Success can’t just come from one age group, though, so to build a strong foundation, a team needs to find success in the WHL Bantam Draft multiple years in a row. La Forge’s scouting staff did just that by layering in ’04-born players like Jordan Gustafson, Nico Myatovic, and Kevin Korchinski to support that class of ’03-born players.
La Forge’s early assessment of the ’03 group bore out during their 18-year-old seasons. In 2021-22, the Thunderbirds rolled all the way to the WHL Championship Series before losing to the Edmonton Oil Kings, who were led by Dylan Guenther and Luke Prokop.
“I think last year was probably a year earlier than most expected,” said La Forge. “We were confident in our group, but it’s tough to win in this league with a group of 18-year-olds.”
Making such a deep playoff run at that stage proved to La Forge that the time was nigh to go all in for 2022-23.
All the pieces “fall into place”
The series loss to Edmonton in 2021-22 also taught La Forge a valuable lesson about what his club had and what it needed to get over the hump. He saw the Oil Kings rolling out three lines of players that could theoretically play on a top line in the WHL, and he didn’t think the Thunderbirds quite had that kind of depth.

So, in 2022-23, he set out to add star power to the top of his lineup, both on offense and defense, through a series of low-risk, potentially high-reward trades. He targeted a trio of players that had already moved on to the pro ranks but still had WHL eligibility in Prokop, Guenther, and Brad Lambert, hoping at least one or two of the three might get sent back to juniors.
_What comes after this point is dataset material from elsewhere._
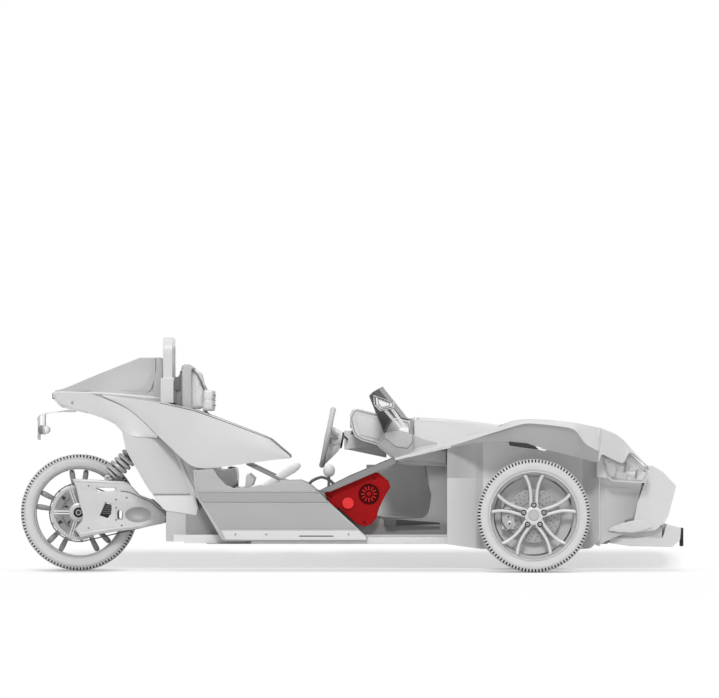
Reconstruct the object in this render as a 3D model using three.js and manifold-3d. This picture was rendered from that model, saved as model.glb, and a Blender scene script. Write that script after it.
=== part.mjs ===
// Open three-wheeled two-seater: two steered wheels in front, one driven wheel behind.
// Millimetres. While modelling, X runs forward from the rear axle, Y to the left and Z up from the ground.
import * as THREE from "three";
import Module from "manifold-3d";
import { mergeVertices } from "three/addons/utils/BufferGeometryUtils.js";

const wasm = await Module();
wasm.setup();

// Driving dimensions
const seam = 0.3; // between pieces that seat on each other
const swing = 6; // between pieces that move past each other
const wheelbase = 2667;
const frontTrack = 1745;
const frontTyreRadius = 330;
const frontTyreWidth = 225;
const frontRimRadius = 262;
const rearTyreRadius = 343;
const rearTyreWidth = 255;
const rearRimRadius = 264;
const rimWall = 20;
const spokeCount = 5;

const skin = 5; // body panels
const sheet = 4; // tub and floor metal
const railSize = 50; // frame rails, square
const floorBottom = 163; // underside of the floor pan
const sillTop = 205; // top of the pan's side flange
const tubHalfWidth = 560;
const panHalf = tubHalfWidth + 95; // floor pan
const sideHalfWidth = tubHalfWidth + 180; // outer face of the rocker panels
const cowlOuter = tubHalfWidth + 85;
const bulkheadX = 700; // behind the seats
const cowlBack = wheelbase - 502; // rear edge of the front side panels
const bayHalfWidth = frontTrack / 2 - frontTyreWidth / 2 - 175; // engine bay, between the front wheels
const hoodHalfWidth = bayHalfWidth - 85;
const hoodBack = cowlBack - 190;
const hoodFront = wheelbase + 545;
const noseFront = wheelbase + 837;
const splitterFront = wheelbase + 866;
const finThick = 18;
const hoopHeight = 1373;
const hoopDepth = 56; // along the vehicle
const hoopX = 503; // rear face of the hoops
const kingpinInset = 72; // from the wheel's middle plane

const frontAxle = { x: wheelbase, y: frontTrack / 2, z: frontTyreRadius };
const rearAxle = { x: 0, y: 0, z: rearTyreRadius };
const kingpinY = frontAxle.y - kingpinInset;

// Rows whose first number is x from the front axle
const fromFrontAxle = (rows) => rows.map(([x, ...rest]) => [wheelbase + x, ...rest]);

// Geometry helpers
const axisX = new THREE.Vector3(1, 0, 0);
const axisY = new THREE.Vector3(0, 1, 0);
const axisZ = new THREE.Vector3(0, 0, 1);

function shapeOf(points, holes = []) {
  const vectors = (outline, direction) => {
    const list = outline.map(([u, v]) => new THREE.Vector2(u, v));
    return THREE.ShapeUtils.area(list) * direction < 0 ? list.reverse() : list;
  };
  const shape = new THREE.Shape(vectors(points, 1));
  shape.holes = holes.map((hole) => new THREE.Path(vectors(hole, -1)));
  return shape;
}

function extruded(shape, depth, basis) {
  const geometry = new THREE.ExtrudeGeometry(shape, { depth, bevelEnabled: false, curveSegments: 8 });
  return geometry.applyMatrix4(basis);
}

// Side outline in X and Z, spanning y0 to y1
function sidePlate(points, y0, y1, holes) {
  const basis = new THREE.Matrix4().makeBasis(axisX, axisZ, axisY.clone().negate());
  return extruded(shapeOf(points, holes), y1 - y0, basis).translate(0, y1, 0);
}

// Plan outline in X and Y, spanning z0 to z1
function floorPlate(points, z0, z1, holes) {
  return extruded(shapeOf(points, holes), z1 - z0, new THREE.Matrix4()).translate(0, 0, z0);
}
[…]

Being that there was a real possibility the players would never play for the Thunderbirds, La Forge was able to swing conditional deals. For example, on the Guenther trade, Seattle sent the rights to 2007-born forward Koji Gibson and a fourth-round pick in the 2024 bantam draft regardless of if Guenther got sent back by the Arizona Coyotes. Once he did get sent back, then Edmonton received six additional draft picks spread over the next four seasons.
Lo and behold, all three players ended up with the Thunderbirds before the end of the season.
“We felt that in those deals, we got maybe a better price point than we would have, had those guys already been in the league,” said La Forge. “I think a lot of things had to fall into place for us, and they did, so that was really exciting.”
During the season, La Forge also swung trades for forward Colton Dach, who had gotten injured in the World Junior Championship but was expected to return before the end of the season, and star defenseman Nolan Allan. After all these deals had been done, La Forge knew his group—which now featured 10 forwards that could play in the top six—had perhaps even more depth than what he had seen from Edmonton the year prior.
“With Lambert, Guenther and Dach, we brought in an entire top line,” said La Forge. “And they didn’t play together, but they were three guys that were first-line players.”
Pro-caliber players join the mix
Lambert and his blazing speed came to the T-Birds after turning heads at Winnipeg Jets training camp and playing 14 games with the Manitoba Moose of the AHL. Prokop—one of the keys to Edmonton’s success in 2021-22—had played for the ECHL’s Norfolk Admirals to start the season.

The jewel in the crown, though, was Guenther. The No. 9 overall pick by the Arizona Coyotes in 2021 racked up 91 points in 59 games for the Oil Kings last season, then made Arizona’s NHL roster out of training camp.
La Forge had his eye on Guenther at the beginning of the season, in case any indicators popped up that he might be headed back to the WHL. It is common for star WHL players to play nine games in the NHL, then get sent back before a team burns the first year of the player’s entry-level contract. Guenther was proving he belonged in the NHL, though, so the Coyotes kept him around.
But there is a second 40-game marker that accelerates a player’s path to unrestricted free agency. La Forge had no firsthand knowledge of what the plan was with Guenther, but he had heard rumblings that maybe the Coyotes didn’t want to hit that 40-game threshold. So he pulled the trigger on the conditional deal with the Oil Kings, just in case. Sure enough, after 39 games and 15 points in the NHL, Guenther joined the Thunderbirds, primed to make a run at the Memorial Cup.
WHL Champions, one game short of the Memorial Cup
The end of the junior hockey season is always interesting. Teams battle through four rounds of playoffs within their own league, and then the winners go on to a rapid-fire round-robin tournament to try to earn the title for all of Canada. Winning the WHL then coming up one game short of the Memorial Cup leaves a bittersweet taste.
“Obviously, we wanted to get one more win,” said La Forge. “That’s the goal at the start of every year is to win the Memorial Cup, but to get there, you have to accomplish all the things we did in advance of that. So I’m still really proud of everything we accomplished, but there’s still one more piece we want to go get eventually.”
While La Forge is proud of the many achievements, he isn’t satisfied with the work his club did this season. He said after they lost the final game to Quebec on a Sunday, he and his staff went back to work planning for the future that Monday.
The Thunderbirds will lose a lot of outstanding players before next season, as Prokop, Guenther, Allan, Dach, Milic, Ciona, Jared Davidson, Kyle Crnkovic, and others will all move on to the next stages of their respective careers. But that’s junior hockey. It’s a developmental league that continues to cycle players through to help them get to the next level.
La Forge still has confidence that his team can be competitive next season, with players like Korchinski, Gustafson, Gracyn Sawchyn, and Scott Ratzlaff returning. He also has high hopes for up-and-comers like Coster Dunn and Simon Lovsin.
“They’re going to be the next group that carries us,” La Forge said.